▸ **SET PROBLEM**
Each entry should be quoted word for word, including every mark of punctuation.

--- START SUPPLIED ENTRIES ---

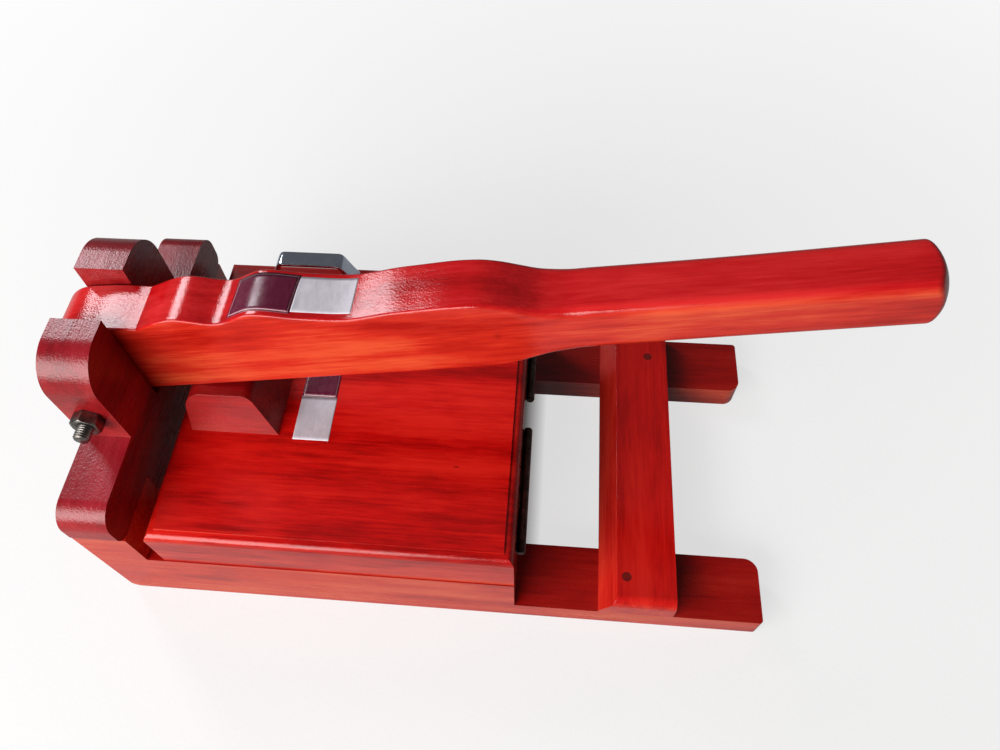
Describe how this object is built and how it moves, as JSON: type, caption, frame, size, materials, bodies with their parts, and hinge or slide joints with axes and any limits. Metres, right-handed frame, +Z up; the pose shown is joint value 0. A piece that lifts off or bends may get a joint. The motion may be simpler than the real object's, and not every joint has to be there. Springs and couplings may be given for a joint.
{
  "type": "roti press",
  "caption": "Varnished wooden flatbread press: stepped rails carry two hinged boards, and a long lever on a bolted fork bears on a block on the upper board.",
  "frame": {"origin": "on the table under the middle of the overall box", "axes": "+X from the pivot frame to the lever's grip, +Y to the side of the bow handle, +Z up"},
  "size_m": [0.517, 0.237, 0.2702],
  "materials": {
    "rail_wood": "gloss varnish over red stain",
    "frame_wood": "gloss varnish over red stain",
    "board_wood": "gloss varnish over red stain",
    "lever_wood": "gloss varnish over red stain",
    "plug_filler": "wood filler, varnished",
    "bolt_steel": "dark zinc",
    "washer_steel": "bright zinc",
    "hinge_steel": "dark plated",
    "screw_steel": "zinc",
    "handle_chrome": "polished"
  },
  "bodies": {
    "base": {"near_rail": "rail_wood", "far_rail": "rail_wood", "front_crossbar": "rail_wood", "crossbar_plugs": "plug_filler", "pivot_frame": "frame_wood", "lower_board": "board_wood", "pivot_bolt": "bolt_steel", "pivot_nut": "bolt_steel", "head_washer": "washer_steel", "lever_washers": "washer_steel", "near_hinge_lower_leaf": "hinge_steel", "near_hinge_pin": "hinge_steel", "far_hinge_lower_leaf": "hinge_steel", "far_hinge_pin": "hinge_steel", "frame_screws": "screw_steel", "board_screws": "screw_steel", "crossbar_screws": "screw_steel", "hinge_screws_lower": "screw_steel"},
    "upper_plate": {"upper_board": "board_wood", "cam_block": "frame_wood", "lift_handle": "handle_chrome", "lift_handle_screws": "screw_steel", "block_screws": "screw_steel", "near_hinge_upper_leaf": "hinge_steel", "far_hinge_upper_leaf": "hinge_steel", "hinge_screws_upper": "screw_steel"},
    "lever_arm": {"lever": "lever_wood"}
  },
  "joints": [
    {"name": "lever_pivot", "type": "hinge", "parent": "base", "child": "lever_arm", "pos_m": [-0.22202, 0, 0.16], "axis": [0, -1, 0], "range_deg": [0, 165]},
    {"name": "upper_board_hinge", "type": "hinge", "parent": "base", "child": "upper_plate", "pos_m": [0.04738, 0, 0.0892], "axis": [0, 1, 0], "range_deg": [0, 26.41]}
  ],
  "couplings": [
    {"joint": "upper_board_hinge", "follows": "lever_pivot", "ratio": 0.16}
  ]
}
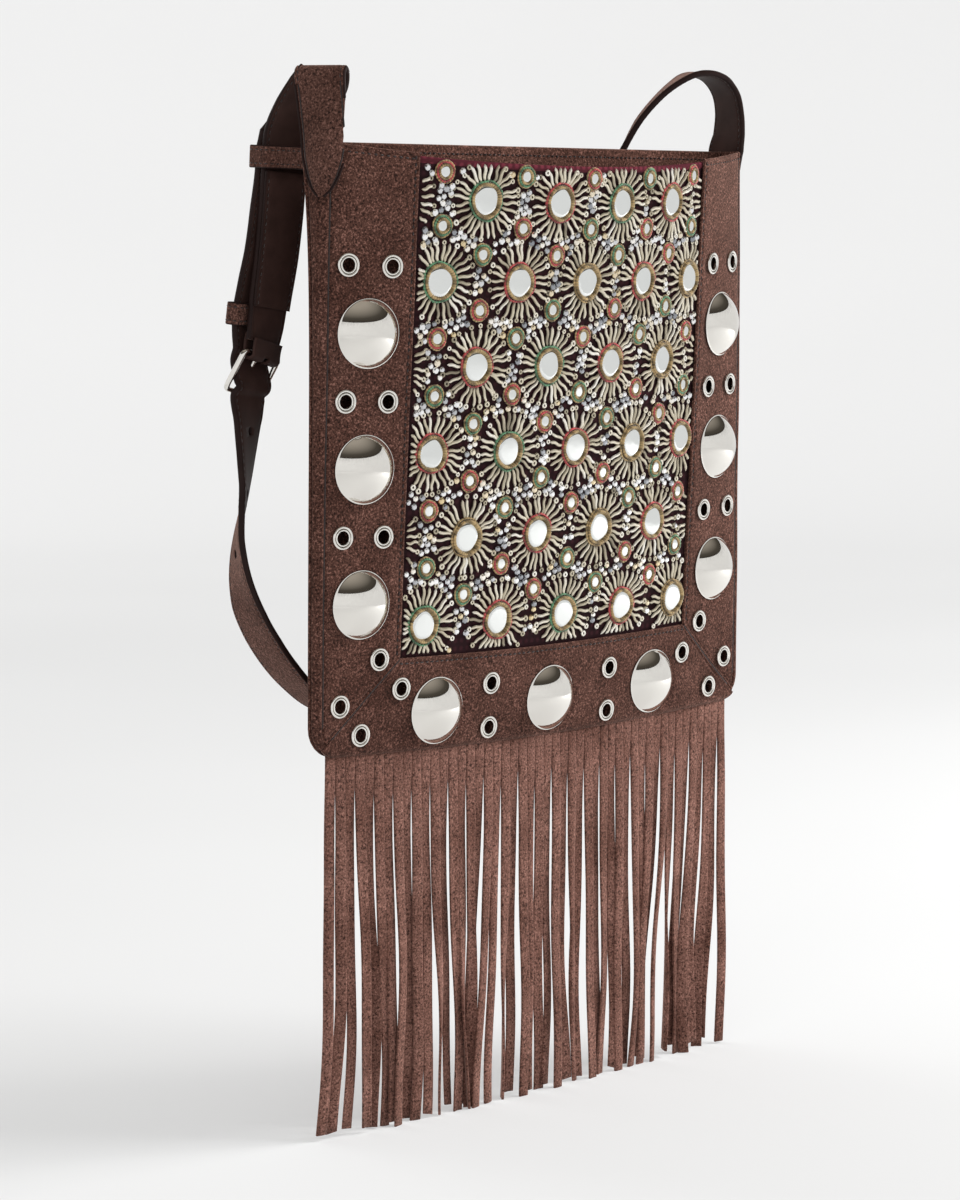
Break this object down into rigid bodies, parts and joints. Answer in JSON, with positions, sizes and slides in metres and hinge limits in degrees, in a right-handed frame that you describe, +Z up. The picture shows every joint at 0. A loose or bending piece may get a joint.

--- END SUPPLIED ENTRIES ---

▸ **OUTPUT OF THE EXERCISE**
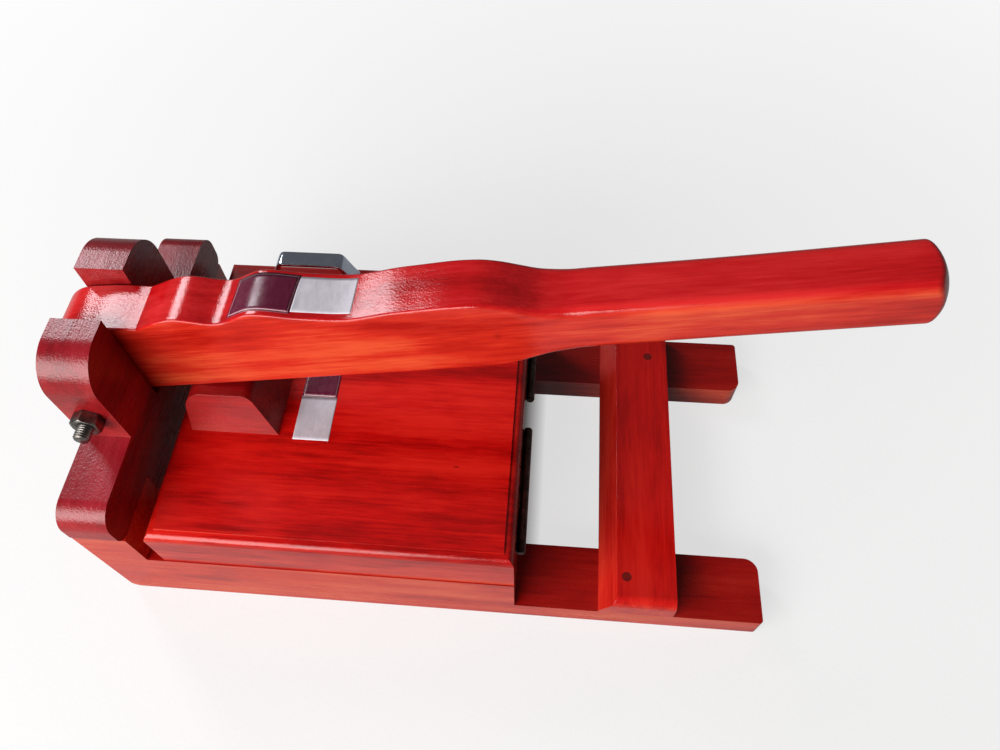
Describe how this object is built and how it moves, as JSON: type, caption, frame, size, materials, bodies with their parts, and hinge or slide joints with axes and any limits. Metres, right-handed frame, +Z up; the pose shown is joint value 0. A piece that lifts off or bends may get a joint. The motion may be simpler than the real object's, and not every joint has to be there. Springs and couplings may be given for a joint.
{
  "type": "roti press",
  "caption": "Varnished wooden flatbread press: stepped rails carry two hinged boards, and a long lever on a bolted fork bears on a block on the upper board.",
  "frame": {"origin": "on the table under the middle of the overall box", "axes": "+X from the pivot frame to the lever's grip, +Y to the side of the bow handle, +Z up"},
  "size_m": [0.517, 0.237, 0.2702],
  "materials": {
    "rail_wood": "gloss varnish over red stain",
    "frame_wood": "gloss varnish over red stain",
    "board_wood": "gloss varnish over red stain",
    "lever_wood": "gloss varnish over red stain",
    "plug_filler": "wood filler, varnished",
    "bolt_steel": "dark zinc",
    "washer_steel": "bright zinc",
    "hinge_steel": "dark plated",
    "screw_steel": "zinc",
    "handle_chrome": "polished"
  },
  "bodies": {
    "base": {"near_rail": "rail_wood", "far_rail": "rail_wood", "front_crossbar": "rail_wood", "crossbar_plugs": "plug_filler", "pivot_frame": "frame_wood", "lower_board": "board_wood", "pivot_bolt": "bolt_steel", "pivot_nut": "bolt_steel", "head_washer": "washer_steel", "lever_washers": "washer_steel", "near_hinge_lower_leaf": "hinge_steel", "near_hinge_pin": "hinge_steel", "far_hinge_lower_leaf": "hinge_steel", "far_hinge_pin": "hinge_steel", "frame_screws": "screw_steel", "board_screws": "screw_steel", "crossbar_screws": "screw_steel", "hinge_screws_lower": "screw_steel"},
    "upper_plate": {"upper_board": "board_wood", "cam_block": "frame_wood", "lift_handle": "handle_chrome", "lift_handle_screws": "screw_steel", "block_screws": "screw_steel", "near_hinge_upper_leaf": "hinge_steel", "far_hinge_upper_leaf": "hinge_steel", "hinge_screws_upper": "screw_steel"},
    "lever_arm": {"lever": "lever_wood"}
  },
  "joints": [
    {"name": "lever_pivot", "type": "hinge", "parent": "base", "child": "lever_arm", "pos_m": [-0.22202, 0, 0.16], "axis": [0, -1, 0], "range_deg": [0, 165]},
    {"name": "upper_board_hinge", "type": "hinge", "parent": "base", "child": "upper_plate", "pos_m": [0.04738, 0, 0.0892], "axis": [0, 1, 0], "range_deg": [0, 26.41]}
  ],
  "couplings": [
    {"joint": "upper_board_hinge", "follows": "lever_pivot", "ratio": 0.16}
  ]
}
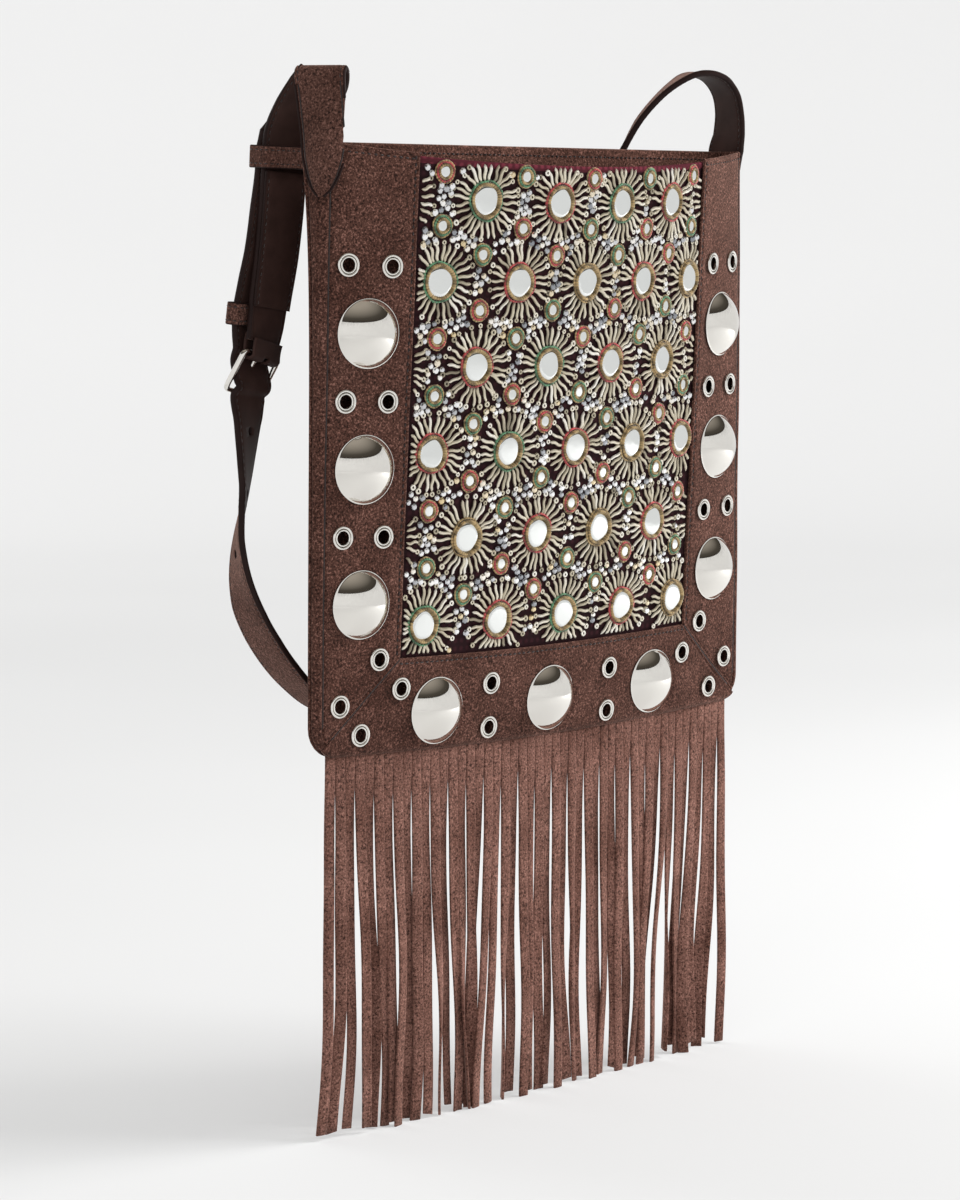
Break this object down into rigid bodies, parts and joints. Answer in JSON, with positions, sizes and slides in metres and hinge limits in degrees, in a right-handed frame that you describe, +Z up. The picture shows every joint at 0. A loose or bending piece may get a joint.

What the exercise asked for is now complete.